I disagree that the market is setting interest rates; it's merely tinkering around the edges of Bernanke's next-to-zero funds rate as is the plan. There is no longer any substantial connection between the pool of loanable funds [people's savings] and the demand for loans.
We have a centrally planned economy by interest rate manipulation. If the government were controlling, say, gasoline prices similarly there would be riots. But, of course, even Bernanke can't make gasoline out of the proverbial thin air.
The Taylor Rule is named for John B. Taylor, the Mary and Robert Raymond Professor of Economics at Stanford University and George P. Shultz Senior Fellow in Economics at Stanfords Hoover Institution. He is well-regarded in conservative and libertarian circles.

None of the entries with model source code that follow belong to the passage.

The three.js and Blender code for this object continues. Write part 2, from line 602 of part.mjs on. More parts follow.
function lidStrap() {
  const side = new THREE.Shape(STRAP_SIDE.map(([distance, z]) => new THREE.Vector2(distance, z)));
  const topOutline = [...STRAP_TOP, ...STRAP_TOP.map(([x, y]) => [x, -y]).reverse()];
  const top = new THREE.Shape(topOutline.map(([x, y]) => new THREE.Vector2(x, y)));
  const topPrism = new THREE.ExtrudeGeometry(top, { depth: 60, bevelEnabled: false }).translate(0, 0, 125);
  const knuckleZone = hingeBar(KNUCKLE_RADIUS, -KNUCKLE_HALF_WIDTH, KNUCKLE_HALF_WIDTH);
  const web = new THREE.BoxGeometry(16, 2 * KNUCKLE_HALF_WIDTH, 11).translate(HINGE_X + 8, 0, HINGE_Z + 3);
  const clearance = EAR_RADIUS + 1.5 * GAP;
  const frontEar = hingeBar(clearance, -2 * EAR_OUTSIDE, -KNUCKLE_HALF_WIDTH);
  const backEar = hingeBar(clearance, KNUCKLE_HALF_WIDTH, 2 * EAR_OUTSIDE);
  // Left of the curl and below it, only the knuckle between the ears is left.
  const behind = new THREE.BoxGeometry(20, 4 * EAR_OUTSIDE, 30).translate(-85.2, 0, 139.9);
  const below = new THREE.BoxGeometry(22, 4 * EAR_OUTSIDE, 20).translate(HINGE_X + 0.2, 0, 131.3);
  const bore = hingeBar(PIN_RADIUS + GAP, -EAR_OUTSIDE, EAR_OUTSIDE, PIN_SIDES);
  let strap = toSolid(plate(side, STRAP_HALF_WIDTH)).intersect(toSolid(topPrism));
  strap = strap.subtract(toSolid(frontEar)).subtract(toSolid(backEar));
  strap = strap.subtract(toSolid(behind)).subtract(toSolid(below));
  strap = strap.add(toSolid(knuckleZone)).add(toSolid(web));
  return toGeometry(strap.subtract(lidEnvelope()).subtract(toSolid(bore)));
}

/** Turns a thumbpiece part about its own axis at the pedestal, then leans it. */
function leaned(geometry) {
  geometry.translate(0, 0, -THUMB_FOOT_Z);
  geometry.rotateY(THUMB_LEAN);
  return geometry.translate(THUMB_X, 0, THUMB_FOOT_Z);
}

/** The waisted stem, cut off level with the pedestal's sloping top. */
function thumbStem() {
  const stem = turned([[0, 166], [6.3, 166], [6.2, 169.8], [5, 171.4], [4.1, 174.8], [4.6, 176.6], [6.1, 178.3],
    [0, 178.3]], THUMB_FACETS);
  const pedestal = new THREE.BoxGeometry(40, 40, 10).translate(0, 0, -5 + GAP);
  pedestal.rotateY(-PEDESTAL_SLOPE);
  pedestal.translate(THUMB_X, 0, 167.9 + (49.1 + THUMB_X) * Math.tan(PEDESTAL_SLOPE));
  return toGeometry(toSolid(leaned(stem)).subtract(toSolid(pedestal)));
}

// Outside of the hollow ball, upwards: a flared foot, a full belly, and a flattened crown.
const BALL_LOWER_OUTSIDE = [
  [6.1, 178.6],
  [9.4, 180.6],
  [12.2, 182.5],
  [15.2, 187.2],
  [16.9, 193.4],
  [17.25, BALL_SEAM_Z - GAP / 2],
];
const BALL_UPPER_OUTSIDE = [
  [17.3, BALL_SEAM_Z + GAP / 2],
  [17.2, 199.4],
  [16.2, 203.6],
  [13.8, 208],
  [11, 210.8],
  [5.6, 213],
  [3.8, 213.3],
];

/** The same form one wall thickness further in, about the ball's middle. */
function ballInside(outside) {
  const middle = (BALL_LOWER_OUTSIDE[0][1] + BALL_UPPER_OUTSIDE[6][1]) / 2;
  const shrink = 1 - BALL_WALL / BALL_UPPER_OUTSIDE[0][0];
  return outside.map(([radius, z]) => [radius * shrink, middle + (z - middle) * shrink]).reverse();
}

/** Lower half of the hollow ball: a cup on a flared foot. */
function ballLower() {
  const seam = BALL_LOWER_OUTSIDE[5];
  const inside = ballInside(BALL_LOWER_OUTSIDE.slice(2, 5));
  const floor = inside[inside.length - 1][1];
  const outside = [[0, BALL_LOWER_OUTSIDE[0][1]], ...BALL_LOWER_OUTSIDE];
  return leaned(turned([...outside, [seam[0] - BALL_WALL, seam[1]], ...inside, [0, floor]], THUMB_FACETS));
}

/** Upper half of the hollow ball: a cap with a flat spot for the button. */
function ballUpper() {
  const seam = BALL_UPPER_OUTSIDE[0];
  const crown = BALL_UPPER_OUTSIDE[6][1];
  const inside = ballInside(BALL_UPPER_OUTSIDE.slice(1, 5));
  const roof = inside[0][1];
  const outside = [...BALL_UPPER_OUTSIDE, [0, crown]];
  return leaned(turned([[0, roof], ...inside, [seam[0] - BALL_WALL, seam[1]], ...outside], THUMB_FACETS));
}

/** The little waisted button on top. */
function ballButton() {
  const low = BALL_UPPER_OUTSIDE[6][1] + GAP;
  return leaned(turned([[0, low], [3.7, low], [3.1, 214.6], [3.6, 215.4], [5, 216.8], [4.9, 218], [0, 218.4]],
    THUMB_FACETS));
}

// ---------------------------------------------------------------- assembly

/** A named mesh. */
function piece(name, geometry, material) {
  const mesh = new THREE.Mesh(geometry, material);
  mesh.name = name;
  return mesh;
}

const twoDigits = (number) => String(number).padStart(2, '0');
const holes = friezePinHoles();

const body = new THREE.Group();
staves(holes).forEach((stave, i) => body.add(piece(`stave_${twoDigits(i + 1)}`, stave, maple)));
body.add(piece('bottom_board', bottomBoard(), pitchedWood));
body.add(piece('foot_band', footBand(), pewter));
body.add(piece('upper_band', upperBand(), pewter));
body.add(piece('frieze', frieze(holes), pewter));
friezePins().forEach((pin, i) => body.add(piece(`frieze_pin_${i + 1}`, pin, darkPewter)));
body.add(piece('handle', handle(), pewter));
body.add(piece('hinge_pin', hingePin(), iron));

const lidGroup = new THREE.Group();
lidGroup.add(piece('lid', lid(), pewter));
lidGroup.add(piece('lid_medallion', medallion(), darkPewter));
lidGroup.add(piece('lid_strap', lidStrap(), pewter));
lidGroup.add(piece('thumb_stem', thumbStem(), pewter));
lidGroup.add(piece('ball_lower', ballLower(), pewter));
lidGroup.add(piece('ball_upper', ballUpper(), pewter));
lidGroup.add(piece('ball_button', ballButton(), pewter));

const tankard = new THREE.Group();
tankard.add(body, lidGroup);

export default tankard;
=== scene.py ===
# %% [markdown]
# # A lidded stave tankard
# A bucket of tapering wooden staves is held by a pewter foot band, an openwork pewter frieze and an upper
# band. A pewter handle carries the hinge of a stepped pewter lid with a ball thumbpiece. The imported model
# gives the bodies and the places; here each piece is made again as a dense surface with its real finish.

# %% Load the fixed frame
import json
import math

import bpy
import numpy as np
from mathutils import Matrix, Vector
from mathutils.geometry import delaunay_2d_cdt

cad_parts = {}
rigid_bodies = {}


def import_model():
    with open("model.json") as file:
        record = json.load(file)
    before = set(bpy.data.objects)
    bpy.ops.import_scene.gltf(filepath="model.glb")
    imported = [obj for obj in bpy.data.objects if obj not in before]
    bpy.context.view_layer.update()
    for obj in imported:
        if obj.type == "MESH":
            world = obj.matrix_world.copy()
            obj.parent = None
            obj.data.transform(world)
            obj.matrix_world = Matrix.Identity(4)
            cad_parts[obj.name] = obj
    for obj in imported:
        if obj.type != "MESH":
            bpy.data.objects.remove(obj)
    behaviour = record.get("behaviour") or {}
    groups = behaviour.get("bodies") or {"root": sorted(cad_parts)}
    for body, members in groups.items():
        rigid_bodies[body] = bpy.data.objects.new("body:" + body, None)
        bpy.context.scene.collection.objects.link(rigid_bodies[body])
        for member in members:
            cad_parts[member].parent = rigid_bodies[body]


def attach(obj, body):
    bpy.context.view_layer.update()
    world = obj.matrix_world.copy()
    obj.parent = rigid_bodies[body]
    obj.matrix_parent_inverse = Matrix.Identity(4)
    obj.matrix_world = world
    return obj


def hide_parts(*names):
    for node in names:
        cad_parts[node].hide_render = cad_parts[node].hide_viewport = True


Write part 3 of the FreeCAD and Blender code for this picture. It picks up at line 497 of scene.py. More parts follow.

In 2011, in the Cato Journal article, "Legislating a Rule for Monetary Policy," Prof. Taylor laid out the reason for such a rule:
"The objective, as Milton Friedman said many years ago, is to find a way of 'legislating rules for the conduct of monetary policy that will have the effect of enabling the public to exercise control over monetary policy through its political authorities, while at the same time it will prevent monetary policy from being subject to the day-by-day whim of political authorities.'
Perhaps you see a better alternative. I do not, except for a conservative, free market President and Congress and further refinement by the Fed of its implementation of the Taylor Rule and similar policies that increase the general level of prosperity.